Reproduce, please, only the lines from the first line below to the line containing "bore_edge_r = 0.22; // [0.08:0.01:0.4]", inclusive.

-*-*-

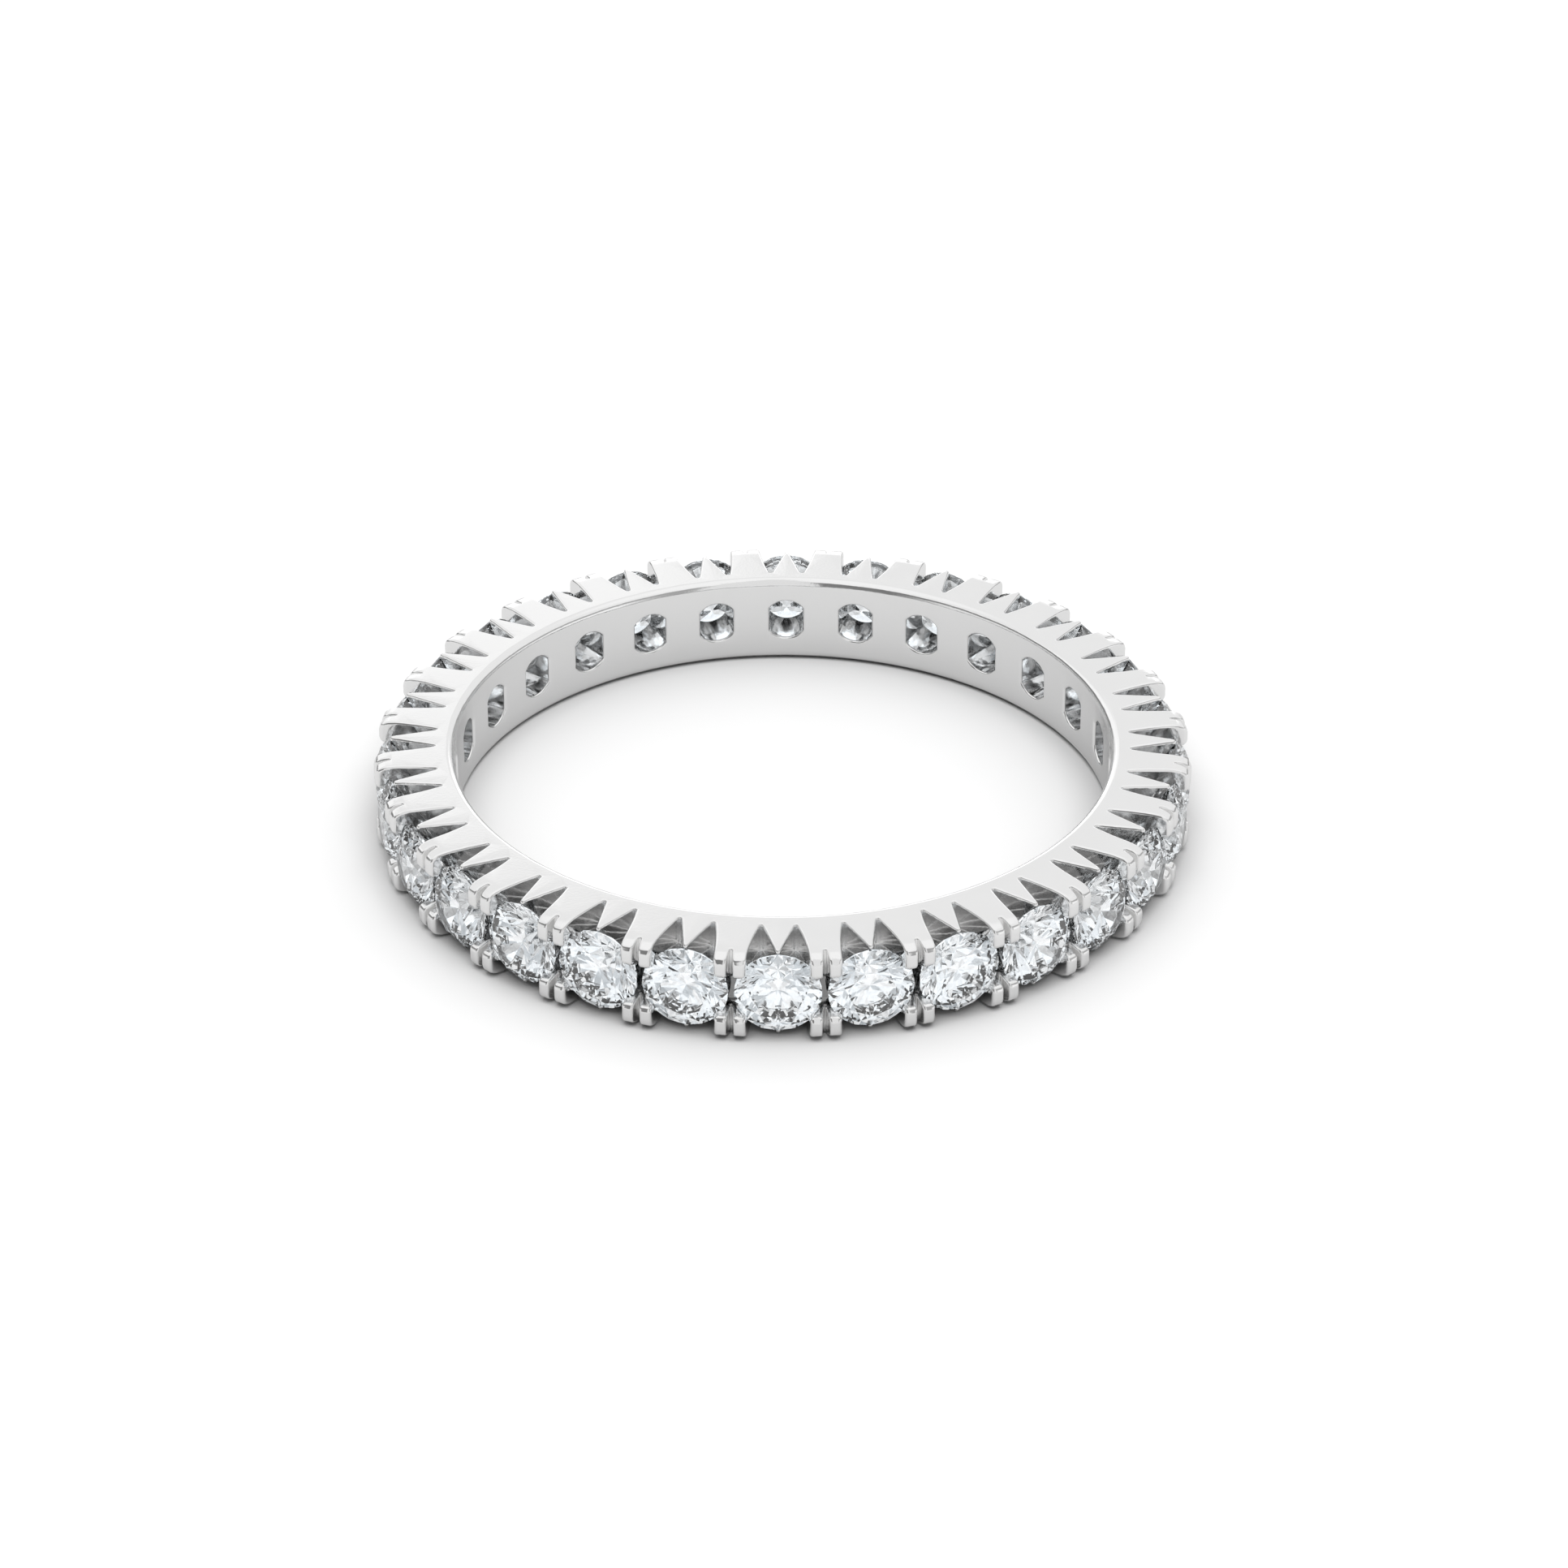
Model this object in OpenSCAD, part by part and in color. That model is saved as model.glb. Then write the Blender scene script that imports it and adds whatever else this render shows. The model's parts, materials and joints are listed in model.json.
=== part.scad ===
// Full eternity ring: a cast band whose paired prongs hold one row of round brilliants.
// Sizes are in millimetres. The finger bore runs along Z and the ring lies on its side on z = 0.

/* [Finger bore] */
// Inside diameter of the band
bore_d = 17; // [15:0.1:20]
// Radius that rounds both edges of the finger bore
bore_edge_r = 0.22; // [0.08:0.01:0.4]

/* [Stones] */
// Girdle diameter of each stone
stone_d = 2.16; // [1.8:0.01:2.6]
// Least gap between the girdles of two neighbours, which sets how many stones there are
stone_gap = 0.11; // [0.08:0.01:0.4]
// Width of the table as a share of the girdle diameter
table_share = 0.57; // [0.5:0.01:0.64]
// Slope of the bezel facets
crown_angle = 34.5; // [30:0.5:37]
// Slope of the pavilion main facets
pavilion_angle = 40.75; // [38:0.25:43]
// Height of the girdle where the facets meet it
girdle_t = 0.065; // [0.05:0.005:0.12]
// How far each star facet reaches from the table's edge towards the girdle, as a share
star_share = 0.5; // [0.4:0.01:0.6]
// How far each lower girdle facet reaches from the girdle towards the culet, as a share
lower_share = 0.77; // [0.65:0.01:0.85]

/* [Setting] */
// Metal and air between the finger bore and the point of a stone
culet_rise = 0.72; // [0.5:0.01:1.2]
// How far the tables lie below the tips of the prongs
table_sink = 0.045; // [0:0.005:0.15]
// Clearance between a stone and its seat
seat_gap = 0.02; // [0.01:0.005:0.06]
// How far the band stands past the girdles on each side
side_margin = 0.14; // [0.1:0.01:0.5]
// Thickness of the wall between the finger bore and the tips of the notches
wall_t = 0.5; // [0.4:0.01:0.9]

/* [Prongs] */
// Width of a pair of prongs, measured round the ring at their tips
pair_w = 0.8; // [0.6:0.01:1.1]
// Radius of the hollow flanks that widen a pair of prongs towards the bore
flank_r = 8.2; // [4:0.1:12]
// Height of the outer face of a prong along the ring's axis
pad_h = 0.47; // [0.3:0.01:0.6]
// Chamfer between the outer face of a prong and its side
pad_chamfer = 0.1; // [0.04:0.005:0.15]
// Length over which the sides of the band bend down towards the prong tips
ease_l = 0.5; // [0.3:0.01:0.8]
// How far the sides have bent down where the chamfer starts
ease_drop = 0.06; // [0.03:0.005:0.2]
// Depth of the saddle between the upper and the lower prongs
saddle_depth = 0.6; // [0.4:0.01:0.8]
// How much each wall of the saddle leans over its depth
saddle_lean = 0.22; // [0:0.01:0.3]

/* [Groove between two prongs] */
// Width of the groove at the prong tips
groove_w = 0.18; // [0.1:0.01:0.3]
// Width of its round bottom
groove_bottom_w = 0.07; // [0.04:0.01:0.1]
// Depth of the groove
groove_depth = 0.42; // [0.2:0.01:0.5]

/* [Teeth under the stones] */
// Width of a tooth at the tips of the notches
tooth_w = 0.78; // [0.5:0.01:0.9]
// Width of its round nose
nose_w = 0.15; // [0.08:0.01:0.2]
// How far the nose reaches past the upper edge of the girdle, negative where it stops short
nose_reach = -0.04; // [-0.1:0.01:0.2]

/* [Azure holes] */
// Height of each hole along the ring's axis
azure_h = 1.13; // [0.8:0.01:1.4]
// Width of each hole round the ring
azure_w = 0.91; // [0.6:0.01:1.1]
// Least metal between a hole and the notches beside it
web_t = 0.05; // [0.03:0.01:0.15]

/* [Hidden] */
$fn = 96;
// Overlap that makes cuts run clean past a face
past = 0.2;

bore_r = bore_d / 2;
stone_r = stone_d / 2;
crown_h = stone_r * (1 - table_share) * tan(crown_angle);
pavilion_h = stone_r * tan(pavilion_angle);

// Radii of the stone's levels, measured from the ring's axis
culet_r = bore_r + culet_rise;
girdle_low_r = culet_r + pavilion_h;
girdle_top_r = girdle_low_r + girdle_t;
table_r = girdle_top_r + crown_h;
tip_r = table_r + table_sink;

stone_count = floor(180 / asin((stone_d + stone_gap) / 2 / girdle_low_r));
pitch = 360 / stone_count;
// A pair of prongs lies on -Y, so the first stone is half a pitch away from it
first_turn = pitch / 2;

band_w = stone_d + 2 * side_margin;
half_w = band_w / 2;
// Half height of the saddle at the prong tips
saddle_half = half_w - ease_drop - pad_chamfer - pad_h;
saddle_r = tip_r - saddle_depth;

// The notches end in a circle that fits between the tooth and the prong block
notch_tip_r = bore_r + wall_t;
function block_half(r) = pair_w / 2 + flank_r - sqrt(pow(flank_r, 2) - pow(tip_r - r, 2));
notch_end_w = notch_tip_r * sin(pitch / 2) - block_half(notch_tip_r) - tooth_w / 2;
notch_end_r = max(notch_end_w / 2, past / 20);
notch_base_r = notch_tip_r + notch_end_r;
notch_turn = asin((tooth_w / 2 + notch_end_r) / notch_base_r);

stone_names = [for (i = [1 : stone_count]) str("stone_", i < 10 ? "0" : "", i)];

// A round brilliant with its culet at the origin and its table up
module brilliant() {
    eighth = 45;
    chord = cos(eighth / 4);
    low = pavilion_h;
    top = pavilion_h + girdle_t;
    table_half = stone_r * table_share;
    // Star points lie where two bezel facets meet
    edge_half = table_half * cos(eighth / 2);
    star_half = edge_half + star_share * (stone_r - edge_half);
    star_rise = (stone_r - star_half * cos(eighth / 2)) * tan(crown_angle);
    // Pavilion points lie where two main facets meet
    lower_half = stone_r * (1 - lower_share);
    lower_drop = (stone_r - lower_half * cos(eighth / 2)) * tan(pavilion_angle);
    // Between its corners each girdle facet runs a little past the chord
    bulge = stone_r * (1 - chord);
    upper_dip = bulge * star_rise / (stone_r - star_half) / chord;
    lower_dip = bulge * lower_drop / (stone_r - lower_half) / chord;
    points = concat(
        [for (i = [0 : 7]) [table_half * cos(i * eighth), table_half * sin(i * eighth), top + crown_h]],
        [for (i = [0 : 7]) let (a = (i + 0.5) * eighth)
            [star_half * cos(a), star_half * sin(a), top + star_rise]],
        [for (j = [0 : 31]) let (a = j * eighth / 4)
            [stone_r * cos(a), stone_r * sin(a), top - (j % 2) * upper_dip]],
        [for (j = [0 : 31]) let (a = j * eighth / 4)
            [stone_r * cos(a), stone_r * sin(a), low + (j % 2) * lower_dip]],
        [for (i = [0 : 7]) let (a = (i + 0.5) * eighth)
            [lower_half * cos(a), lower_half * sin(a), low - lower_drop]],
        [[0, 0, 0]]
    );
    // First index of each ring of points
    star = 8;
    upper = 16;
    lower = 48;
    mains = 80;
    culet = 88;
    faces = concat(
        [[for (i = [7 : -1 : 0]) i]],
        [for (i = [0 : 7]) [(i + 1) % 8, star + i, i]],
        [for (i = [0 : 7]) [i, star + i, upper + 4 * i, star + (i + 7) % 8]],
        [for (i = [0 : 7], s = [0, 2])
            [star + i, upper + (4 * i + s + 2) % 32, upper + 4 * i + s + 1, upper + 4 * i + s]],
        [for (j = [0 : 31]) [upper + j, upper + (j + 1) % 32, lower + (j + 1) % 32, lower + j]],
        [for (i = [0 : 7], s = [0, 2])
            [mains + i, lower + 4 * i + s, lower + 4 * i + s + 1, lower + (4 * i + s + 2) % 32]],
        [for (i = [0 : 7]) [culet, mains + (i + 7) % 8, lower + 4 * i, mains + i]]
    );
    polyhedron(points, faces, convexity = 2);
}

// Puts what stands on the ring's middle plane at one place round the ring, its Z turned outwards
module round_the_ring(turn, r) {
    translate([0, 0, half_w]) rotate([0, 0, turn - 90]) translate([r, 0, 0]) rotate([0, 90, 0]) children();
}

module stone(i) {
    color("white") round_the_ring(first_turn + i * pitch, culet_r) brilliant();
}

// Cross-section of the band as it would be with no notches, holes or seats
module section() {
    ease_r = (pow(ease_l, 2) + pow(ease_drop, 2)) / 2 / ease_drop;
    ease_end = tip_r - pad_chamfer;
    difference() {
        translate([bore_r, -half_w]) square([tip_r - bore_r, band_w]);
        for (side = [-1, 1]) scale([1, side]) {
            // Rounded edge of the finger bore
            difference() {
                translate([bore_r - past, half_w - bore_edge_r]) square(bore_edge_r + past);
                translate([bore_r + bore_edge_r, half_w - bore_edge_r]) circle(bore_edge_r);
            }
            // Bend of the side towards the prong tips
            difference() {
                translate([ease_end - ease_l, half_w - ease_drop]) square([ease_l + past, ease_drop + past]);
                translate([ease_end - ease_l, half_w - ease_r]) circle(ease_r, $fn = 360);
            }
            // Chamfer of the prong's outer face
            polygon([
                [ease_end, half_w - ease_drop],
                [ease_end, half_w + past],
                [tip_r + past, half_w + past],
                [tip_r + past, half_w - ease_drop - pad_chamfer],
                [tip_r, half_w - ease_drop - pad_chamfer]
            ]);
        }
        // Saddle between the upper and the lower prongs
        polygon([
            [saddle_r, -saddle_half + saddle_lean],
            [saddle_r, saddle_half - saddle_lean],
            [tip_r, saddle_half],
            [tip_r + past, saddle_half],
            [tip_r + past, -saddle_half],
            [tip_r, -saddle_half]
        ]);
    }
}

// Middle of the band behind the stones, which keeps the azure holes closed where the notches pass them
module core_section() {
    root_half = sqrt(max(pow(azure_h, 2) - pow(tooth_w, 2), 0)) / 2 + web_t;
    core_half = azure_h / 2 + web_t;
    core_r = culet_r + core_half * tan(pavilion_angle);
    polygon([
        [notch_tip_r - wall_t / 2, -root_half],
        [notch_tip_r, -root_half],
        [core_r, -core_half],
        [core_r, core_half],
        [notch_tip_r, root_half],
        [notch_tip_r - wall_t / 2, root_half]
    ]);
}

// Outline of one prong pair from the side, with hollow flanks
module block_outline() {
    reach = tip_r + past - notch_tip_r;
    root_half = block_half(notch_tip_r);
    difference() {
        translate([-root_half, notch_tip_r]) square([2 * root_half, reach]);
        for (side = [-1, 1])
            translate([side * (pair_w / 2 + flank_r), tip_r]) circle(flank_r, $fn = 360);
        groove_outline();
    }
}

// Groove between the two prongs of a pair
module groove_outline() {
    bottom = tip_r - groove_depth + groove_bottom_w / 2;
    translate([0, bottom]) circle(groove_bottom_w / 2, $fn = 32);
    polygon([
        [-groove_bottom_w / 2, bottom],
        [groove_bottom_w / 2, bottom],
        [groove_w / 2, tip_r],
        [groove_w / 2, tip_r + 2 * past],
        [-groove_w / 2, tip_r + 2 * past],
        [-groove_w / 2, tip_r]
    ]);
}

// Outline of the tooth under one stone, narrowing to a round nose
module tooth_outline() {
    nose_r = girdle_top_r + nose_reach - nose_w / 2;
    translate([0, nose_r]) circle(nose_w / 2, $fn = 32);
    polygon([
        [-tooth_w / 2, notch_base_r],
        [0, notch_tip_r - wall_t / 2],
        [tooth_w / 2, notch_base_r],
        [nose_w / 2, nose_r],
        [-nose_w / 2, nose_r]
    ]);
}

// The band seen along the ring's axis: a plain ring inside, blocks and teeth outside
module side_outline() {
    difference() {
        circle(notch_base_r, $fn = 360);
        circle(bore_r - past, $fn = 360);
        for (i = [0 : stone_count - 1], side = [-1, 1])
            rotate(first_turn + i * pitch + side * notch_turn)
                translate([0, notch_base_r]) circle(notch_end_r, $fn = 32);
    }
    for (i = [0 : stone_count - 1]) {
        rotate(first_turn + i * pitch) tooth_outline();
        rotate(i * pitch) block_outline();
    }
}

// Room for one stone, with its clearance all round, open beyond the table
module seat() {
    room = stone_r + seat_gap;
    below = seat_gap / cos(pavilion_angle) - seat_gap * tan(pavilion_angle);
    above = seat_gap / cos(crown_angle) - seat_gap * tan(crown_angle);
    girdle_top = pavilion_h + girdle_t;
    table_half = stone_r * table_share;
    rotate_extrude() polygon([
        [0, -seat_gap / cos(pavilion_angle)],
        [room, pavilion_h - below],
        [room, girdle_top + above],
        [table_half, girdle_top + crown_h + above + seat_gap * tan(crown_angle)],
        [table_half, girdle_top + crown_h + table_sink + past],
        [0, girdle_top + crown_h + table_sink + past]
    ]);
}

// Hole from the finger bore to the back of one stone: round, with flat cheeks
module azure_hole() {
    low = -culet_rise - past;
    length = culet_rise + azure_h;
    intersection() {
        translate([0, 0, low]) cylinder(h = length, d = azure_h);
        translate([-azure_h, -azure_w / 2, low - past]) cube([2 * azure_h, azure_w, length + 2 * past]);
    }
}

module band() {
    color("silver") difference() {
        union() {
            intersection() {
                translate([0, 0, half_w]) rotate_extrude($fn = 360) section();
                translate([0, 0, -past]) linear_extrude(band_w + 2 * past) rotate(180) side_outline();
            }
            translate([0, 0, half_w]) rotate_extrude($fn = 360) core_section();
        }
        for (i = [0 : stone_count - 1]) round_the_ring(first_turn + i * pitch, culet_r) {
            seat();
            azure_hole();
        }
    }
}

band();
for (i = [0 : stone_count - 1])
    stone(i);
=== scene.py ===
"""An eternity ring on a pale floor: the metal as one finely rounded mesh, the stones clear.

The band's surface is the zero level of a distance function. It is built from the same sizes as
the solid that it replaces, with the small round edges that casting and polishing leave. Sizes
are in millimetres until a mesh is made. Those of the floor's reach, the lamps and the range
that the camera sees are in metres.
"""
import json
import math

import bpy
import numpy as np
from mathutils import Matrix, Vector


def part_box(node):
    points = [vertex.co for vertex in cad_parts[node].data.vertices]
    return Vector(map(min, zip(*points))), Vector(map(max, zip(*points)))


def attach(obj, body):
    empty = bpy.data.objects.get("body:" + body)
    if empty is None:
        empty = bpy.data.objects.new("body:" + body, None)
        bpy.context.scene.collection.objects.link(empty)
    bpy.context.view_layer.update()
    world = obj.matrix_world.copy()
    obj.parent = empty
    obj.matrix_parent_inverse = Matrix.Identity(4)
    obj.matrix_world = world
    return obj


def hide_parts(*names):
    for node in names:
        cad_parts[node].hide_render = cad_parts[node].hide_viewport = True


MM = 0.001

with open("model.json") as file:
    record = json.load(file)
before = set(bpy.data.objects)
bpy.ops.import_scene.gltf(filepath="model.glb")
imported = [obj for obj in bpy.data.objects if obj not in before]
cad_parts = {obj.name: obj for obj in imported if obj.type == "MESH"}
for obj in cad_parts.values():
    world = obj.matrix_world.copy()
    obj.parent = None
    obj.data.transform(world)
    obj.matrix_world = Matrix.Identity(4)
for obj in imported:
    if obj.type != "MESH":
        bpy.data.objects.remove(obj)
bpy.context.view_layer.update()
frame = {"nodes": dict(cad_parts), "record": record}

# Sizes that the frame holds
finger_bore = next(m for m in frame["record"]["mounts"] if m["name"] == "finger_bore")
bore_r = finger_bore["dims"]["r_mm"]
half_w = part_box("band")[1].z / MM / 2
stone_nodes = sorted(name for name in frame["nodes"] if name.startswith("stone_"))
stone_count = len(stone_nodes)
pitch = 2 * math.pi / stone_count
first_turn = pitch / 2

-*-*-

## FINAL ANSWER
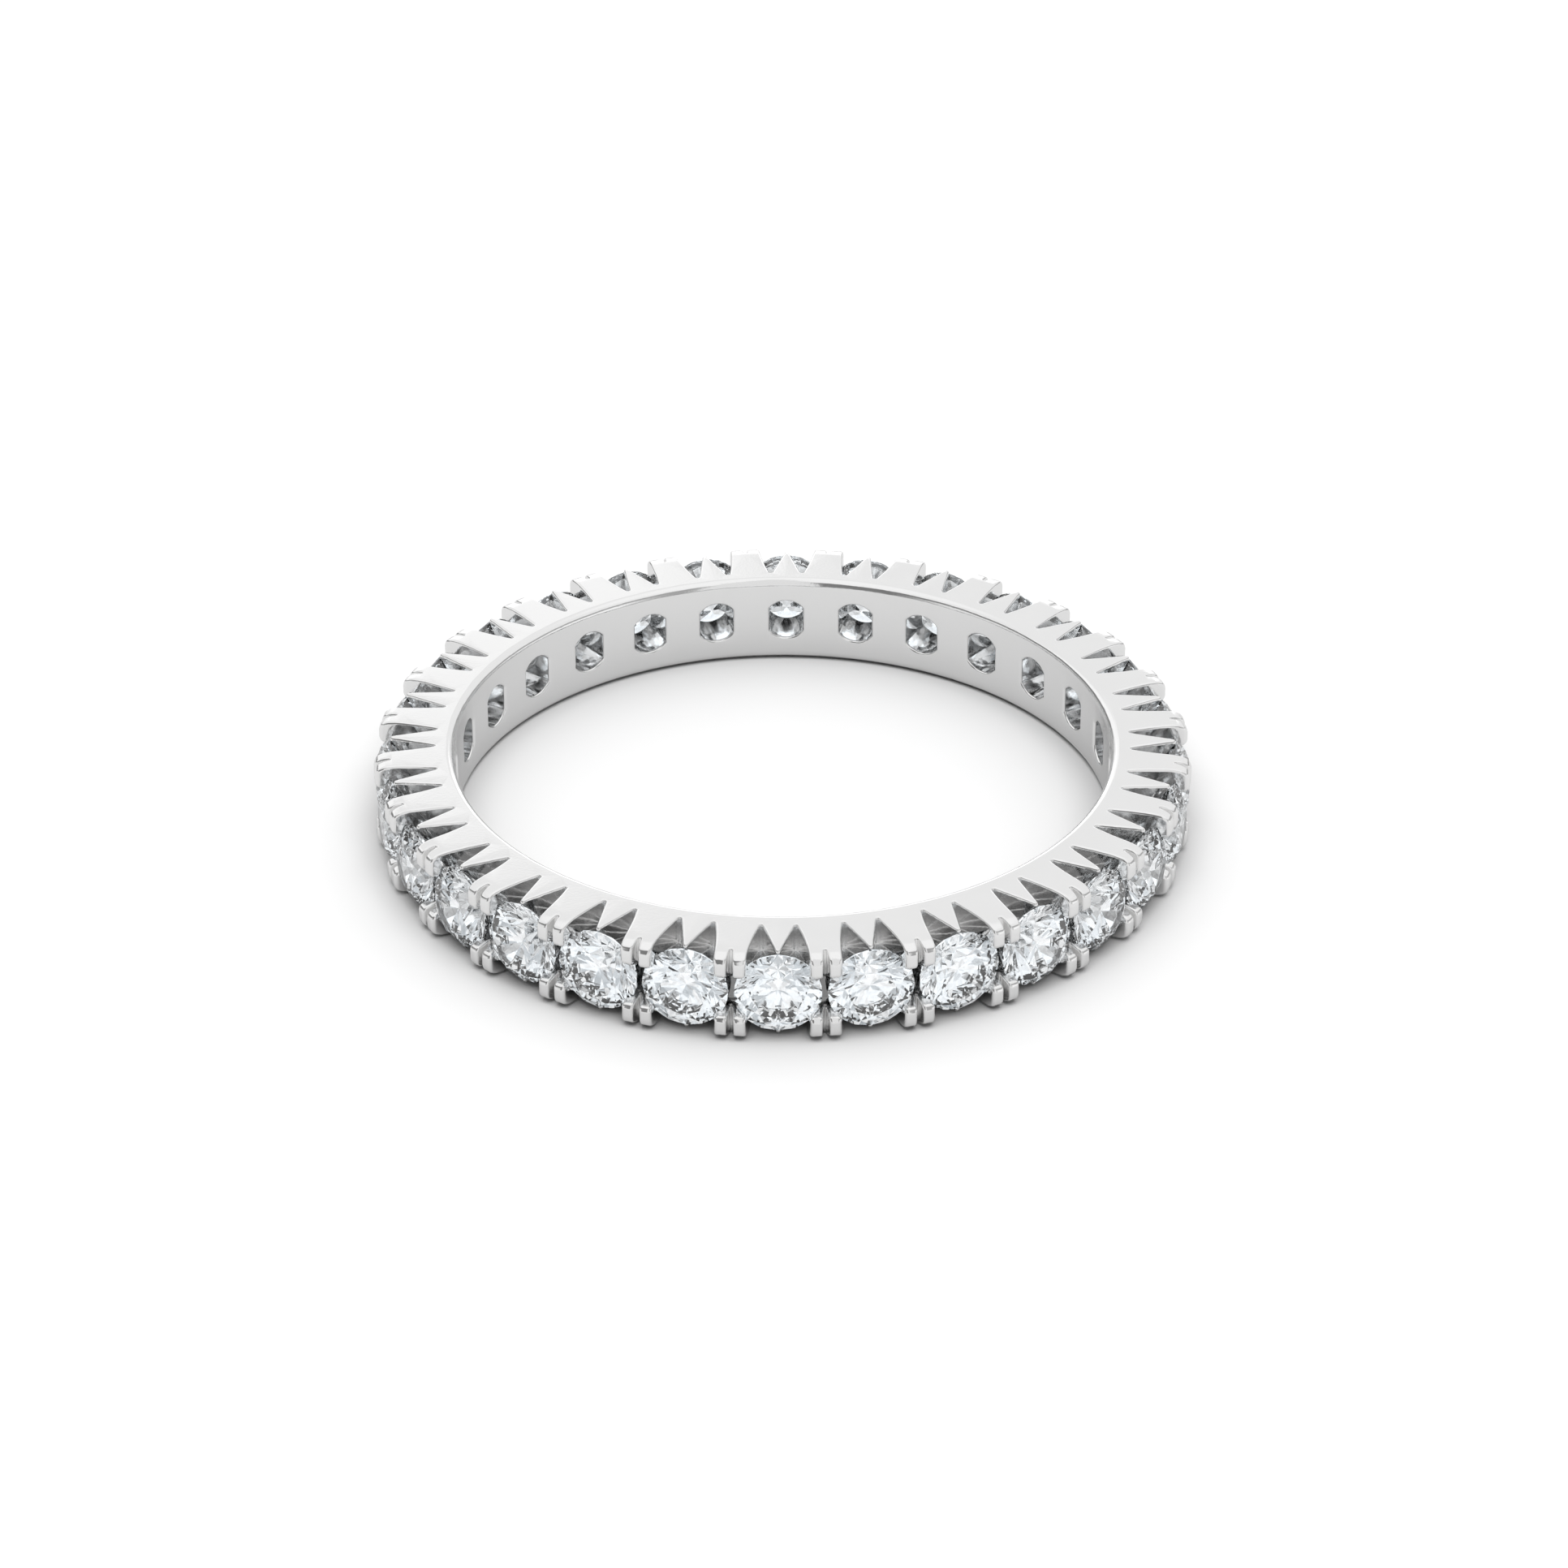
Model this object in OpenSCAD, part by part and in color. That model is saved as model.glb. Then write the Blender scene script that imports it and adds whatever else this render shows. The model's parts, materials and joints are listed in model.json.
=== part.scad ===
// Full eternity ring: a cast band whose paired prongs hold one row of round brilliants.
// Sizes are in millimetres. The finger bore runs along Z and the ring lies on its side on z = 0.

/* [Finger bore] */
// Inside diameter of the band
bore_d = 17; // [15:0.1:20]
// Radius that rounds both edges of the finger bore
bore_edge_r = 0.22; // [0.08:0.01:0.4]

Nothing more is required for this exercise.